If memory serves, it's also got Maureen Lipman as the matriarch?

My wife was once an extra in a TV film starring Maureen Lipman.

Just an idle boast.

Indeed, Julia, and what a trooper she is.

DM, can I have her autograph?

I'm beginning to suspect you have a 'thing' for Huge Ackman.

Able, the only 'thing' I have going for Mr.Jackman is pure, unadulterated envy!

Seems I remember your denigrating us Yanks (specifically "our accents") when we er, not actually me of course perform Shakespeare.

How's Mr. Jackman's "Okie" rendering?

Exactly the opposite, JK, it is a fact that from a purist's point of view (and they don't come much more purist than an 'iambic fundamentalist' like me!) the American accent, or certain types of American accent, are closer to Shakespeare's pronunciation than, say, 'BBC English'. I haven't seen Jackman perform Shakespeare but if you can lay hands on a copy of the 'Oklahoma' show you tell me how well he did with the 'Okie' accent!

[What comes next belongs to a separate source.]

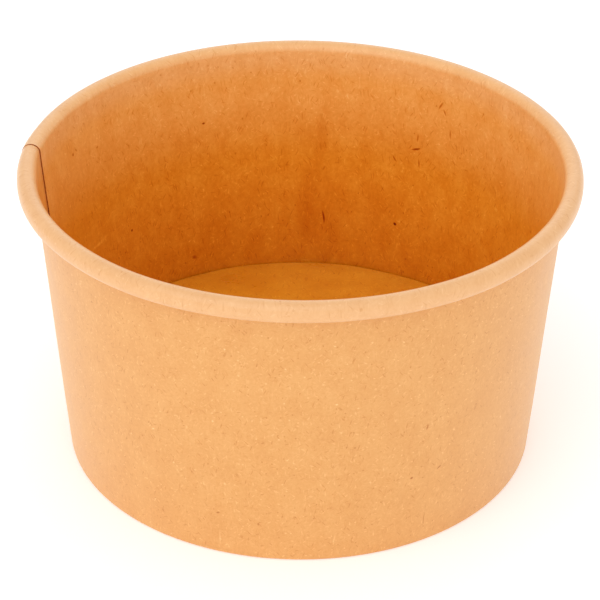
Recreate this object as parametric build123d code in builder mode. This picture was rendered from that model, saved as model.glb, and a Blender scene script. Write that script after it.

Well then, good to see settled science agreed to som'eres on this here blog.

"som'eres"?

Now, would that be Shakespearean English or Arkie/Okie dialect?

Jest askin'!

Arkie.

D'stinct syllables terdicult. Takes yer breft way.

Ooh, cans't perchance any goodman joiningings't ins't?

"If the science is settled, then it isn't science!"

and

I aren't no nerd, That's them thar. I's just a high-tech redneck!

The reason behind your lack of clear syllables, JK, lies in the product brewed up 'in them thar hills'!

And it looks like Able's been on it, too!

T'wud peer.

Question is, howdy manage d'sneak, 'n whasda be done?

Also, Maj gwan bringun charges 'gainst me fer upitizin' ya'll Brits langerge skills? Gwona be mad'n anyway?


Oh dear, Mark Twain has much to answer for!

Got a question for you David. You're always questioning my spelling and the "how in the tarnations of it leads to the proper pronounciations?"

Explain somphin fer me woncher? How does "Featherstonhaugh (pronounced “Fanshaw”)?

I only ask cause it says ritecheers: Born in London, England, on April 9, 1780, to George and Dorothy Simpson Featherstonhaugh:

http://www.encyclopediaofarkansas.net/encyclopedia/entry-detail.aspx?search=1&entryID=2410

It was a damned clever wheeze got up by us Brits to fool you Yankee rebels! A sort of early example of enciphering a code. You see, old chap, we might look stupid, act stupid and talk stupid but, and here's the clever double bluff, that's because we are stupid! Pip, pip!

Well. That Mister Featherstonhaugh if'n he finds hisself resurrected best just keep to laying around over in the UK. Describing our "delicate female type ladies" thusly would have him helmeting his balls:

Featherstonhaugh reported an encounter with the wife of Jacob Barkman: “I have never seen any one, as far as manners and exterior went, with less pretensions to be classed with the feminine gender. She chewed tobacco, she smoked a pipe, she drank whiskey, and cursed and swore as heartily as any backwoodsman, all at the same time.”

"Less classy" my foot!

A flower of Arkie womanhood, then, JK?

Maybe. If she could carry a deer carcass slung over her shoulders, clean it, and have it ready for supper in time for Mr. Barkman's arrival home from the still - she'd a been what we Arkies nowadays'd reckon - The Whole Hog.

(Of course pickups weren't invented in her time so driving home after a night out couldn't be figured into the equation. However - if she could hitch a pair of mules, I'm figuring she could probably have driven. I'd grade her at least a B+ in today's standards).

"The Whole Hog" - pure poetry, Shakespearean, even!